In fact, perhaps the major accomplishment of Kennedy is to draw that line very brightly: 

our holding is that a death sentence for one who raped but did not kill a child, and who did not intend to assist another in killing the child, is unconstitutional under the Eighth and Fourteenth Amendments.

Given the brutal nature of child rape -- and the facts in this case were simply horrific -- if the Court isn't willing to impose the death penalty for this crime, it's difficult to imagine it imposing that penalty for any crime that doesn't involve the death of a victim.

Kennedy's definitive result certainly does not render it immune from criticism.  Part IV-B of Justice Kennedy's opinion (joined in by Stephens, Breyer, Ginsburg, and Souter) is spent advancing reasons why imposing the death penalty for child rape isn't a good idea, at one point arguing that "it is not at all evident that the child rape victim's hurt is lessened if the law permits the death of the perpetrator": 

Society’s desire to inflict the death penalty for child rape by enlisting the child victim to assist it over the course of years in asking for capital punishment forces a moral choice on the child, who is not of mature age  to make that choice.

As Justice Alito cogently argues in his dissent, that's a policy choice for the legislature, not the Court, to make.

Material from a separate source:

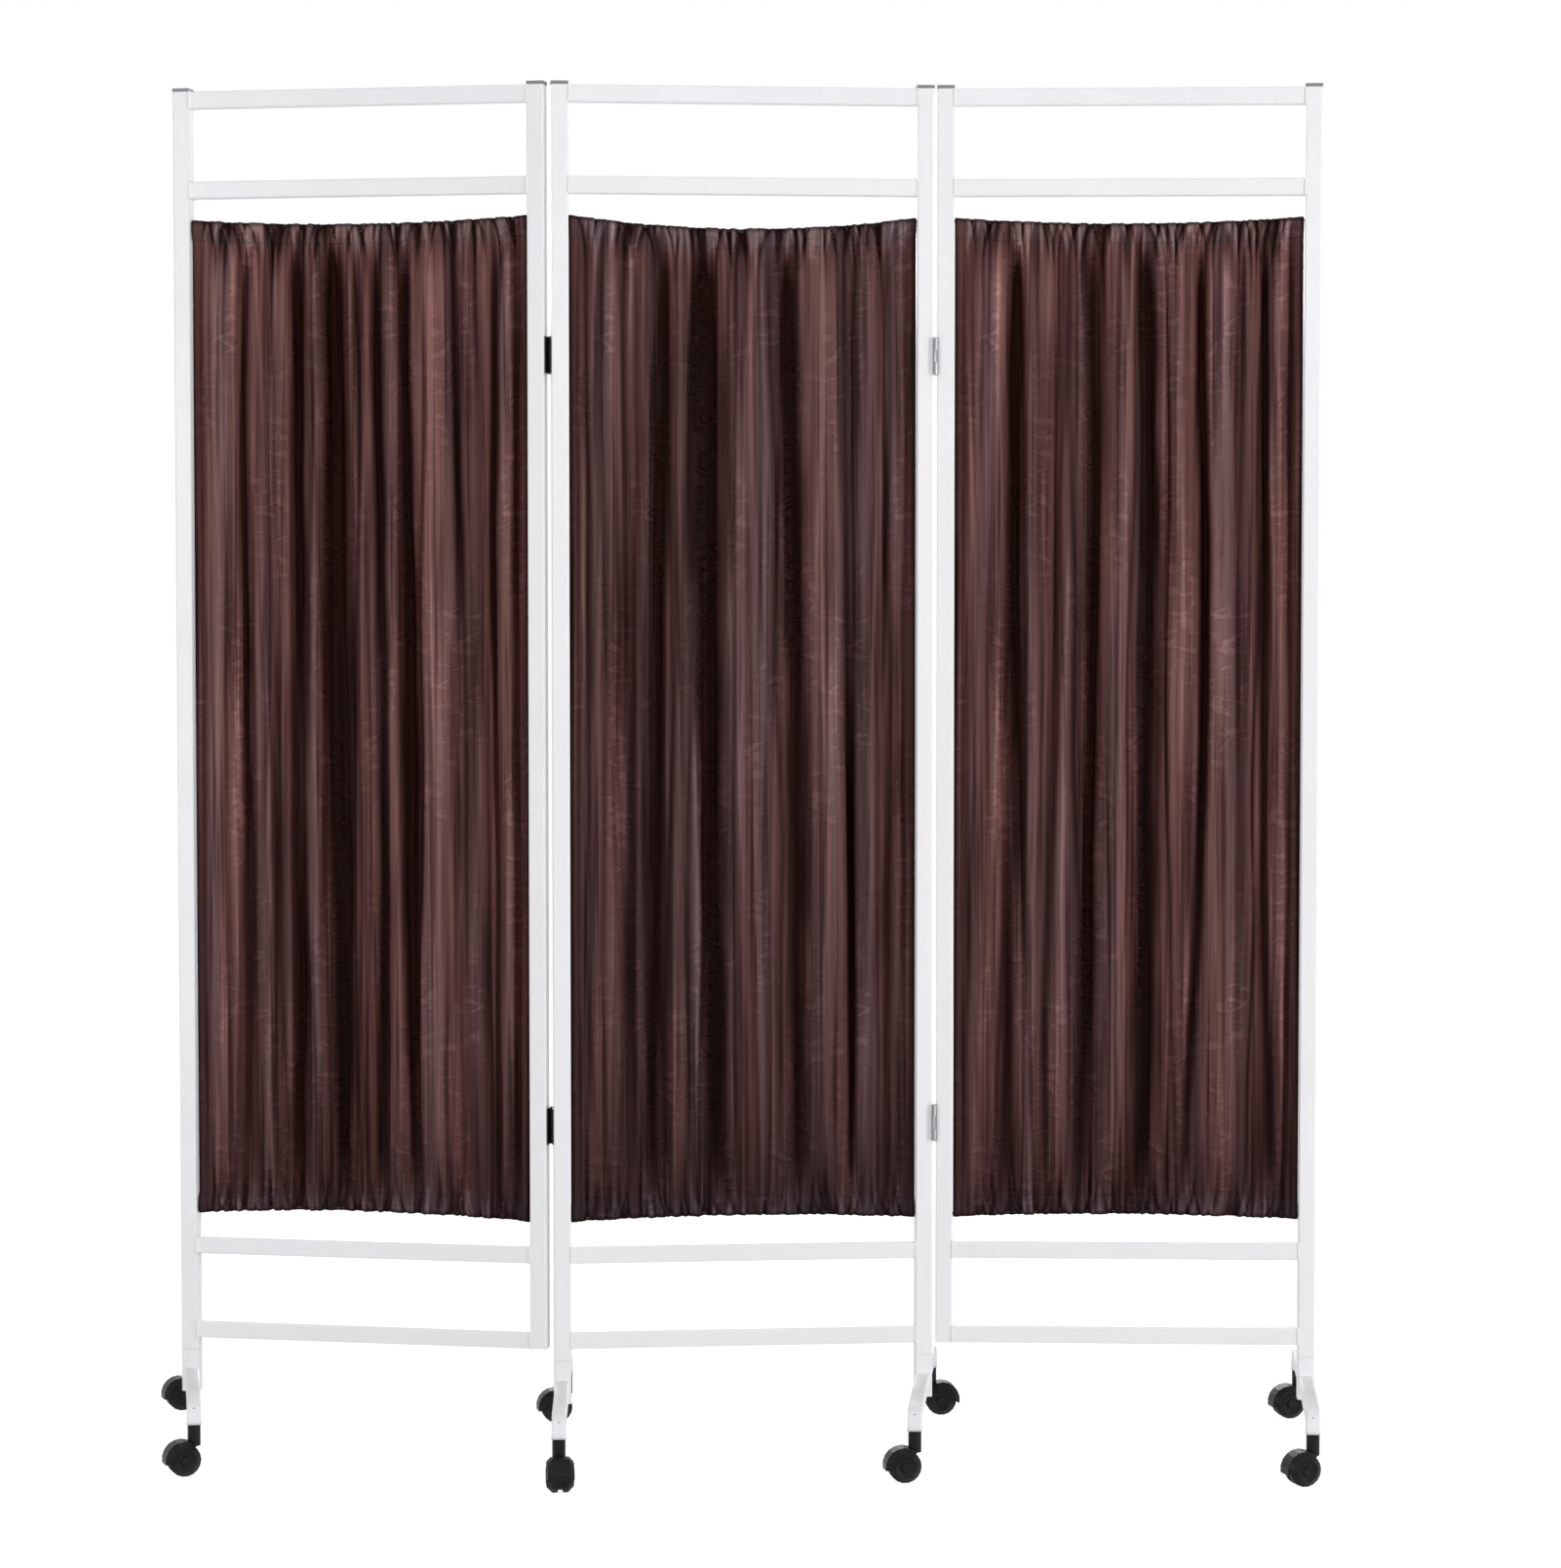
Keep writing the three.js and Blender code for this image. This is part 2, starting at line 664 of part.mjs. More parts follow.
// Panel: uprights with caps, four rails, curtain and cord, round the middle of its width
function makePanel(panel) {
  const group = new THREE.Group();
  for (const upright of panel.uprights) {
    const low = upright.hasFoot ? hubTop + seatGap : bottomRailUnderside;
    const tube = makeMesh(`${panel.name}_${upright.name}_upright`,
      uprightGeometry(low, -upright.side), paintWhite);
    tube.position.x = upright.side * uprightAcross;
    const cap = makeMesh(`${panel.name}_${upright.name}_cap`, capGeometry(), capGrey);
    cap.position.set(upright.side * uprightAcross, 0, frameTop);
    group.add(tube, cap);
  }
  const railTops = { top: frameTop, second: secondRailTop, lower: lowerRailTop, bottom: bottomRailTop };
  for (const [place, top] of Object.entries(railTops)) {
    const rail = makeMesh(`${panel.name}_${place}_rail`, railGeometry(), paintWhite);
    rail.position.z = top - tubeSize / 2;
    group.add(rail);
  }
  group.add(makeMesh(`${panel.name}_curtain`,
    curtainGeometry(panel.topSag, panel.bottomRise, panel.foldPhase), clothBrown));
  group.add(makeMesh(`${panel.name}_curtain_cord`, cordGeometry(panel.topSag, panel.bottomRise), cordWhite));
  return group;
}

// Foot with its two casters, under the upright on the given side of its panel
function makeFoot(foot) {
  const group = new THREE.Group();
  group.position.x = foot.side * uprightAcross;
  group.add(makeMesh(`${foot.name}_foot`, footGeometry(foot.yaw), paintWhite));
  const [frontHeading, rearHeading] = foot.headings;
  for (const [place, direction, heading] of [["front", -1, frontHeading], ["rear", 1, rearHeading]]) {
    const caster = new THREE.Group();
    caster.position.copy(legEnd(foot.yaw, direction));
    caster.rotation.z = radians(heading);
    caster.add(makeMesh(`${foot.name}_${place}_caster_housing`, casterHousingGeometry(), housingBlack));
    const wheels = makeMesh(`${foot.name}_${place}_caster_wheels`, wheelPairGeometry(), wheelBlack);
    wheels.position.set(trail, 0, wheelDiameter / 2);
    caster.add(wheels);
    group.add(caster);
  }
  return group;
}

// Upper and lower hinge leaves of one kind on a fold line
function makeLeaves(line, kind, makeGeometry, material) {
  const group = new THREE.Group();
  for (const [place, height] of [["upper", upperHingeHeight], ["lower", lowerHingeHeight]]) {
    const leaf = makeMesh(`${line}_${place}_hinge_${kind}_leaf`, makeGeometry(), material);
    leaf.position.z = height;
    group.add(leaf);
  }
  return group;
}

// Middle panel, with the fixed leaves of both fold lines
const middle = makePanel({
  name: "middle_panel", topSag: middleTopSag, bottomRise: middleBottomRise, foldPhase: middleFoldPhase,
  uprights: [{ name: "left", side: -1, hasFoot: true }, { name: "right", side: 1, hasFoot: true }],
});
middle.add(makeFoot({
  name: "middle_left", side: -1, yaw: middleLeftFootYaw, headings: middleLeftFootHeadings,
}));
middle.add(makeFoot({
  name: "middle_right", side: 1, yaw: middleRightFootYaw, headings: middleRightFootHeadings,
}));
const leftFoldLine = new THREE.Vector3(-pinAcross, pinOffset, 0);
const rightFoldLine = new THREE.Vector3(pinAcross, -pinOffset, 0);
const leftFixedLeaves = makeLeaves("left", "fixed", fixedLeafGeometry, hingeBlack);
leftFixedLeaves.position.copy(leftFoldLine);
const rightFixedLeaves = makeLeaves("right", "fixed", fixedLeafGeometry, hingeZinc);
rightFixedLeaves.position.copy(rightFoldLine);
rightFixedLeaves.rotation.z = Math.PI;
middle.add(leftFixedLeaves, rightFixedLeaves);

// Left panel, turned back about the pins behind its inner upright
const left = new THREE.Group();
left.position.copy(leftFoldLine);
left.rotation.z = -radians(leftFoldAngle);
const leftFrame = makePanel({
  name: "left_panel", topSag: leftTopSag, bottomRise: leftBottomRise, foldPhase: leftFoldPhase,
  uprights: [{ name: "outer", side: -1, hasFoot: true }, { name: "inner", side: 1, hasFoot: false }],
});
leftFrame.add(makeFoot({
  name: "left_outer", side: -1, yaw: leftFootYaw, headings: leftFootHeadings,
}));
leftFrame.position.set(-pinAcross, -pinOffset, 0);
left.add(leftFrame, makeLeaves("left", "moving", movingLeafGeometry, hingeBlack));

// Right panel, turned forward about the pins before its inner upright
const right = new THREE.Group();
right.position.copy(rightFoldLine);
right.rotation.z = -radians(rightFoldAngle);
const rightFrame = makePanel({
  name: "right_panel", topSag: rightTopSag, bottomRise: rightBottomRise, foldPhase: rightFoldPhase,
  uprights: [{ name: "inner", side: -1, hasFoot: false }, { name: "outer", side: 1, hasFoot: true }],
});
rightFrame.add(makeFoot({
  name: "right_outer", side: 1, yaw: rightFootYaw, headings: rightFootHeadings,
}));
rightFrame.position.set(pinAcross, pinOffset, 0);
const rightMovingLeaves = makeLeaves("right", "moving", movingLeafGeometry, hingeZinc);
rightMovingLeaves.rotation.z = Math.PI;
right.add(rightFrame, rightMovingLeaves);

// The whole screen stands on the floor, centred over the origin
const screen = new THREE.Group();
screen.add(middle, left, right);
const bounds = new THREE.Box3().setFromObject(screen, true);
screen.position.set(
  -(bounds.min.x + bounds.max.x) / 2, -(bounds.min.y + bounds.max.y) / 2, -bounds.min.z,
);

export default screen;
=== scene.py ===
"""Ward privacy screen on wheels: three hinged panels of white square tube with brown curtains."""
import math
from types import SimpleNamespace

import bpy
import numpy as np
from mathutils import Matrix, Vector


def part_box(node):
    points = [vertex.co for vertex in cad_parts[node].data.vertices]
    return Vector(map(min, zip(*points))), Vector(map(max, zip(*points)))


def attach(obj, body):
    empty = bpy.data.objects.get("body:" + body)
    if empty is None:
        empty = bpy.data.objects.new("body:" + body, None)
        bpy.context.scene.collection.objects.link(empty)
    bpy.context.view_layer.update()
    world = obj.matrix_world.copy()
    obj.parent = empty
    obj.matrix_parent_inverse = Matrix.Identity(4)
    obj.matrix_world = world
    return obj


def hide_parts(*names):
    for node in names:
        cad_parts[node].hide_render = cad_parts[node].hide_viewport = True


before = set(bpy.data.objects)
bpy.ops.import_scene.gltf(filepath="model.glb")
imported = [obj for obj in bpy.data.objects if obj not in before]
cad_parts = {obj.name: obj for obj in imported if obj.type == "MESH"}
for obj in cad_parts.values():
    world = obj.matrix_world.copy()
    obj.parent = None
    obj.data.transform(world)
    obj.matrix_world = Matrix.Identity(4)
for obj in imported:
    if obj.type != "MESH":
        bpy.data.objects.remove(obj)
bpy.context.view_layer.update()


# Camera: it stands about 5.4 m in front of the screen, left of its middle and a little over a
# metre up, turned slightly to the right and looking slightly down, as the photograph's did.
photo_width, photo_height = 1601, 1608
focal_length_in_pixels = 4250
sensor_width = 36
camera_from_middle_panel = Vector((-0.5068, -5.370, 1.152))
camera_turn = math.radians(5.907)
camera_dip = math.radians(2.93)

rail_low, rail_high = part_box("middle_panel_top_rail")
middle_panel_place = Vector(((rail_low.x + rail_high.x) / 2, (rail_low.y + rail_high.y) / 2, 0))
lens = bpy.data.cameras.new("photo_camera")
lens.sensor_width = sensor_width
lens.lens = focal_length_in_pixels * sensor_width / max(photo_width, photo_height)
lens.clip_start, lens.clip_end = 0.1, 100
camera = bpy.data.objects.new("photo_camera", lens)
bpy.context.scene.collection.objects.link(camera)
camera.location = middle_panel_place + camera_from_middle_panel
camera.rotation_euler = (math.radians(90) - camera_dip, 0, -camera_turn)
bpy.context.scene.camera = camera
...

One of the other problems of Kennedy is that it doesn't do much to clarify some of the questions left over from previous forays into the interplay between capital punishment and the 8th Amendment. When it struck down the down the imposition of the death penalty on the mentally retarded in Atkins v. Virginia, and on juveniles in Roper v. Simmons, the Court had looked to a number of sources to determine whether the "evolving standards of decency" showed a rejection of capital punishment as a penalty in those cases.  The list of indicators was fairly broad -- the acts of state legislatures, public opinion, even foreign law -- but there was so little clarity in exposition of how those factors could be quantified as objective indicators that the net result was simply to create a Rorschach test for the justices, in which they could sift the evidence and discern whatever they needed to reach the result they wanted.  In both Atkins and Roper, for example, the majority found a consensus favoring rejection by virtue of the fact that 30 states barred the death penalty for the mentally retarded and for juveniles.  Actually, that wasn't quite accurate:  12 states didn't have the death penalty at all, which meant that a majority of the states which did have the penalty allowed it for either the mentally retarded or juveniles.  In the case of the mentally retarded, the majority could at least argue that a consensus was emerging:  19 states had outlawed that penalty for the mentally retarded since the Court had last considered the issue 12 years earlier.  There was no such emerging consensus with regard to the penalty for juveniles; only a couple of states had switched positions.

And Kennedy poses an interesting twist on that issue:  in recent years, a number of states have moved to adopt the death penalty for child rape.  What happens if there's an "emerging consensus" the other way?  As Benjamin Wittes put it in a recent article in New Republic (subscription required):

Is the Eighth Amendment a one-way ratchet--a device that can remove punishments from the policy table but which never puts them back on it--or is there some mechanism by which the court can acknowledge that societal mores sometimes evolve in a more punitive direction?

These questions are interesting, but given the definitive conclusion in Kennedy, seem to be pretty much academic at this point.